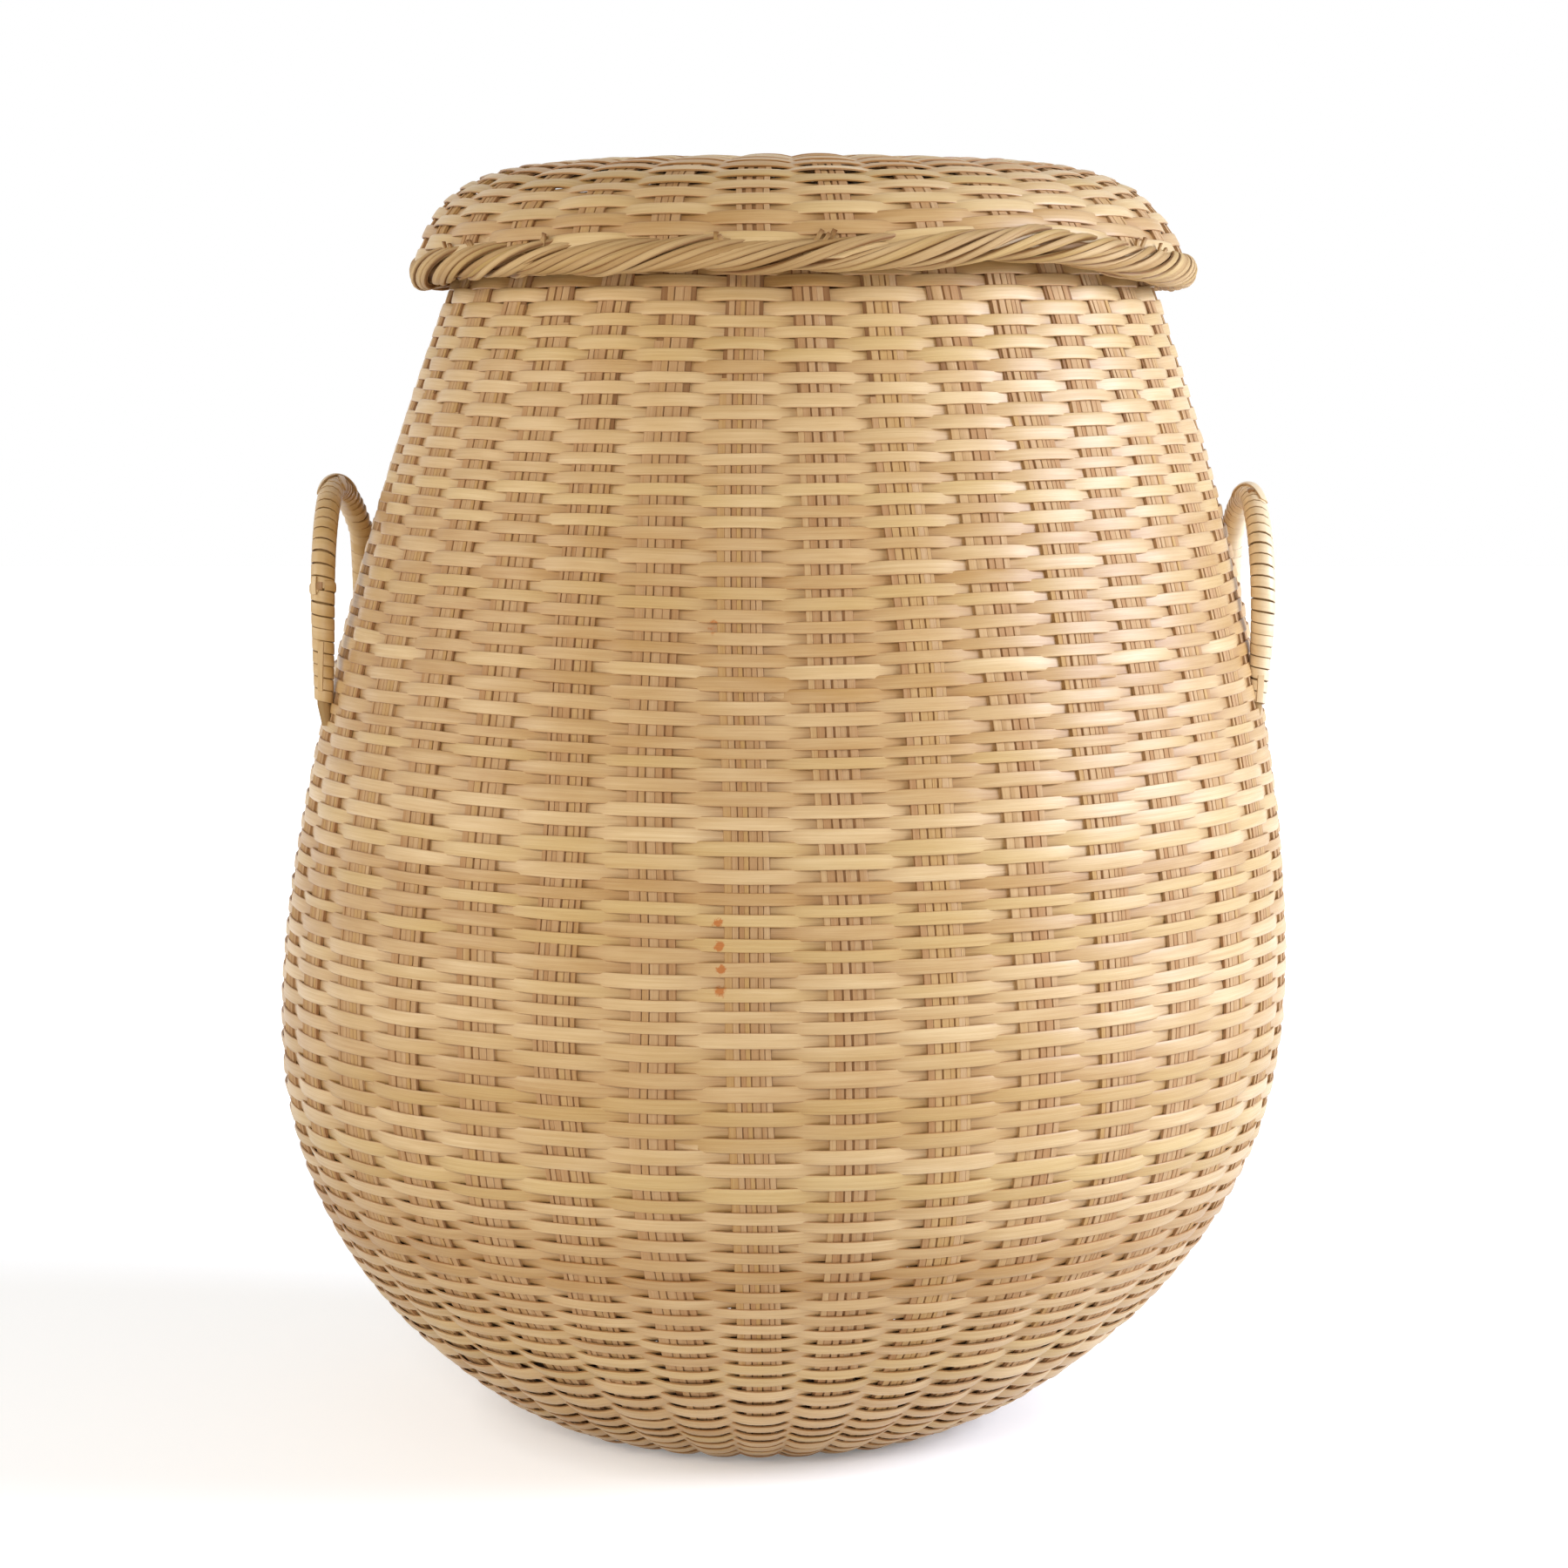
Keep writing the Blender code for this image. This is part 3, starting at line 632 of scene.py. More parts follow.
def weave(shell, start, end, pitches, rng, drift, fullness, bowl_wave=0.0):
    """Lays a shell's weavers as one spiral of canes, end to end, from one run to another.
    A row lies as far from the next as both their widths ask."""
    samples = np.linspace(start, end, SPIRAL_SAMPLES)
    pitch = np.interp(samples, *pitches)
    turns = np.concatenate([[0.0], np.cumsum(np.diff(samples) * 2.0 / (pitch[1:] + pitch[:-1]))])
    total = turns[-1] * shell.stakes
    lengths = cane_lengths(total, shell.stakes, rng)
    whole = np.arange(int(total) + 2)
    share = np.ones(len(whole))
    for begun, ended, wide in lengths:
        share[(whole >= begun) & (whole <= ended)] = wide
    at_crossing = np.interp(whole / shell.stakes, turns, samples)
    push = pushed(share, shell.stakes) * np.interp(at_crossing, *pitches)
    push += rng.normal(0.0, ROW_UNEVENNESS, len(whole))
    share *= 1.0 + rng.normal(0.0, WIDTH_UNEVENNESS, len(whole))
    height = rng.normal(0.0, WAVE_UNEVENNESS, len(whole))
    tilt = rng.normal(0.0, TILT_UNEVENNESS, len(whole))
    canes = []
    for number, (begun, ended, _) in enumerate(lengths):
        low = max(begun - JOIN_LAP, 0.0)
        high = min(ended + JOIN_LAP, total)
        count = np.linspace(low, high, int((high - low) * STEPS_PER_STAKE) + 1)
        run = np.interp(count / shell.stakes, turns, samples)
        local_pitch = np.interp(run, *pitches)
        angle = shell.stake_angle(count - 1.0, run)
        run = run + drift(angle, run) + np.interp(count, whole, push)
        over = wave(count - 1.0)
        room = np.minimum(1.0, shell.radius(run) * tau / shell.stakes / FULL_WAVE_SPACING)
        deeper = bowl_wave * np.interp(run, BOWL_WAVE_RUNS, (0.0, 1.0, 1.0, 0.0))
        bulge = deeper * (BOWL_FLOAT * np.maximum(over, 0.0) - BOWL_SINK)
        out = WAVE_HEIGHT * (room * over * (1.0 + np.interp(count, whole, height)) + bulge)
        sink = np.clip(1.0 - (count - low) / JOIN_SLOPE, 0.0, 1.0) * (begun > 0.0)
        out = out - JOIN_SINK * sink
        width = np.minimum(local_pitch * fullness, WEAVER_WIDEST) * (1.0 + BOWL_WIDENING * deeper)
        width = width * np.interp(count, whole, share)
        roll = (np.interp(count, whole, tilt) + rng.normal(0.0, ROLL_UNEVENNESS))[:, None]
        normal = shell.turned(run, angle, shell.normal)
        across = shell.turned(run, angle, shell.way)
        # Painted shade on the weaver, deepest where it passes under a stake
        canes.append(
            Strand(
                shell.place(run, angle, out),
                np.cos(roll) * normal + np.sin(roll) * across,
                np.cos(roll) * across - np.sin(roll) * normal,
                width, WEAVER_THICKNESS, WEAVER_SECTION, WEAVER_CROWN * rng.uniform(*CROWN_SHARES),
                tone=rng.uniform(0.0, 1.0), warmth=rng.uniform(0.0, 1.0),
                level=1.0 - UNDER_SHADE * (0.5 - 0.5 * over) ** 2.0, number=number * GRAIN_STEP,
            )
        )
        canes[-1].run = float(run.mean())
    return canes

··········

All of the lines above need to be given again exactly.

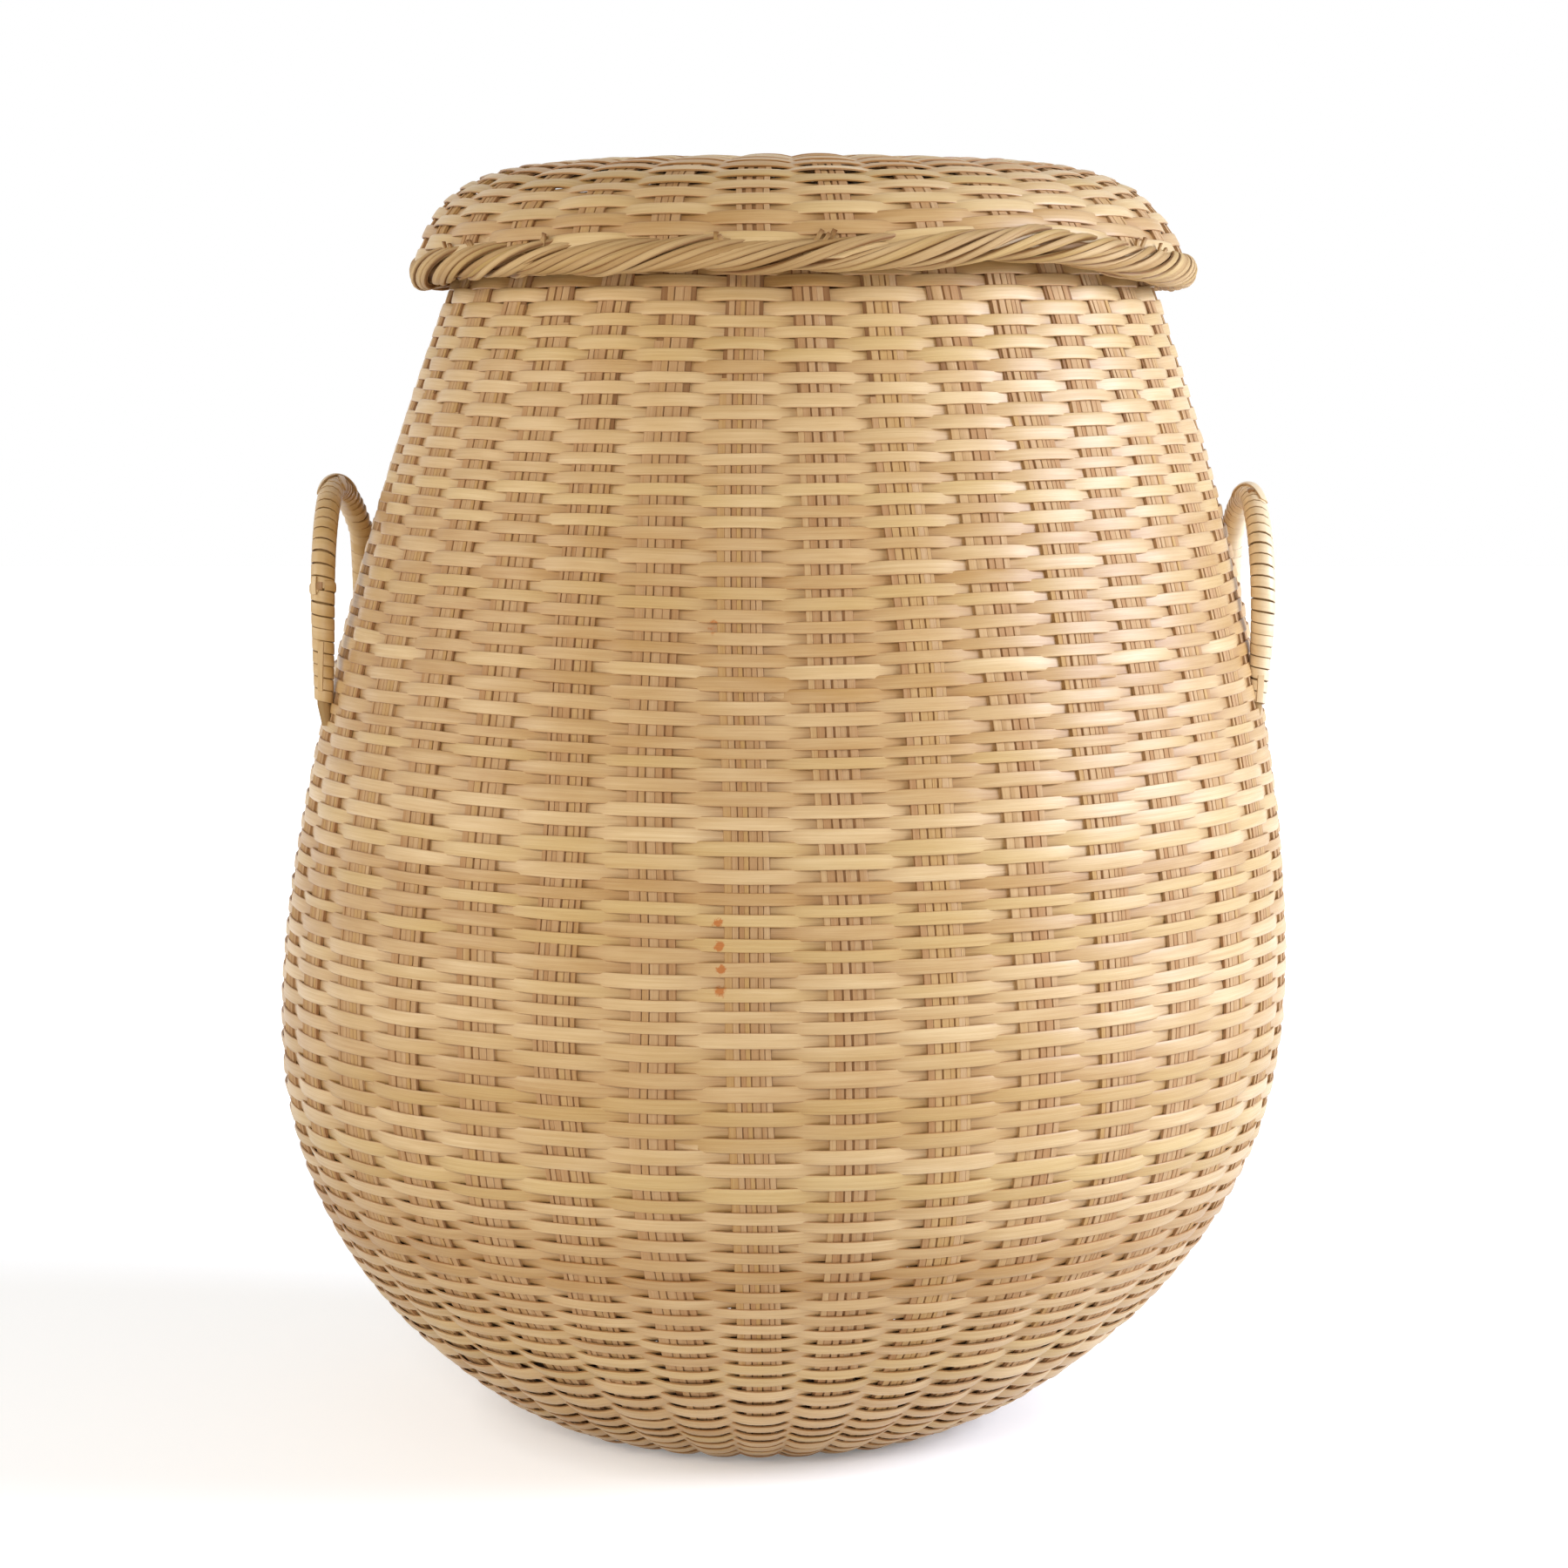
Keep writing the Blender code for this image. This is part 3, starting at line 632 of scene.py. More parts follow.
def weave(shell, start, end, pitches, rng, drift, fullness, bowl_wave=0.0):
    """Lays a shell's weavers as one spiral of canes, end to end, from one run to another.
    A row lies as far from the next as both their widths ask."""
    samples = np.linspace(start, end, SPIRAL_SAMPLES)
    pitch = np.interp(samples, *pitches)
    turns = np.concatenate([[0.0], np.cumsum(np.diff(samples) * 2.0 / (pitch[1:] + pitch[:-1]))])
    total = turns[-1] * shell.stakes
    lengths = cane_lengths(total, shell.stakes, rng)
    whole = np.arange(int(total) + 2)
    share = np.ones(len(whole))
    for begun, ended, wide in lengths:
        share[(whole >= begun) & (whole <= ended)] = wide
    at_crossing = np.interp(whole / shell.stakes, turns, samples)
    push = pushed(share, shell.stakes) * np.interp(at_crossing, *pitches)
    push += rng.normal(0.0, ROW_UNEVENNESS, len(whole))
    share *= 1.0 + rng.normal(0.0, WIDTH_UNEVENNESS, len(whole))
    height = rng.normal(0.0, WAVE_UNEVENNESS, len(whole))
    tilt = rng.normal(0.0, TILT_UNEVENNESS, len(whole))
    canes = []
    for number, (begun, ended, _) in enumerate(lengths):
        low = max(begun - JOIN_LAP, 0.0)
        high = min(ended + JOIN_LAP, total)
        count = np.linspace(low, high, int((high - low) * STEPS_PER_STAKE) + 1)
        run = np.interp(count / shell.stakes, turns, samples)
        local_pitch = np.interp(run, *pitches)
        angle = shell.stake_angle(count - 1.0, run)
        run = run + drift(angle, run) + np.interp(count, whole, push)
        over = wave(count - 1.0)
        room = np.minimum(1.0, shell.radius(run) * tau / shell.stakes / FULL_WAVE_SPACING)
        deeper = bowl_wave * np.interp(run, BOWL_WAVE_RUNS, (0.0, 1.0, 1.0, 0.0))
        bulge = deeper * (BOWL_FLOAT * np.maximum(over, 0.0) - BOWL_SINK)
        out = WAVE_HEIGHT * (room * over * (1.0 + np.interp(count, whole, height)) + bulge)
        sink = np.clip(1.0 - (count - low) / JOIN_SLOPE, 0.0, 1.0) * (begun > 0.0)
        out = out - JOIN_SINK * sink
        width = np.minimum(local_pitch * fullness, WEAVER_WIDEST) * (1.0 + BOWL_WIDENING * deeper)
        width = width * np.interp(count, whole, share)
        roll = (np.interp(count, whole, tilt) + rng.normal(0.0, ROLL_UNEVENNESS))[:, None]
        normal = shell.turned(run, angle, shell.normal)
        across = shell.turned(run, angle, shell.way)
        # Painted shade on the weaver, deepest where it passes under a stake
        canes.append(
            Strand(
                shell.place(run, angle, out),
                np.cos(roll) * normal + np.sin(roll) * across,
                np.cos(roll) * across - np.sin(roll) * normal,
                width, WEAVER_THICKNESS, WEAVER_SECTION, WEAVER_CROWN * rng.uniform(*CROWN_SHARES),
                tone=rng.uniform(0.0, 1.0), warmth=rng.uniform(0.0, 1.0),
                level=1.0 - UNDER_SHADE * (0.5 - 0.5 * over) ** 2.0, number=number * GRAIN_STEP,
            )
        )
        canes[-1].run = float(run.mean())
    return canes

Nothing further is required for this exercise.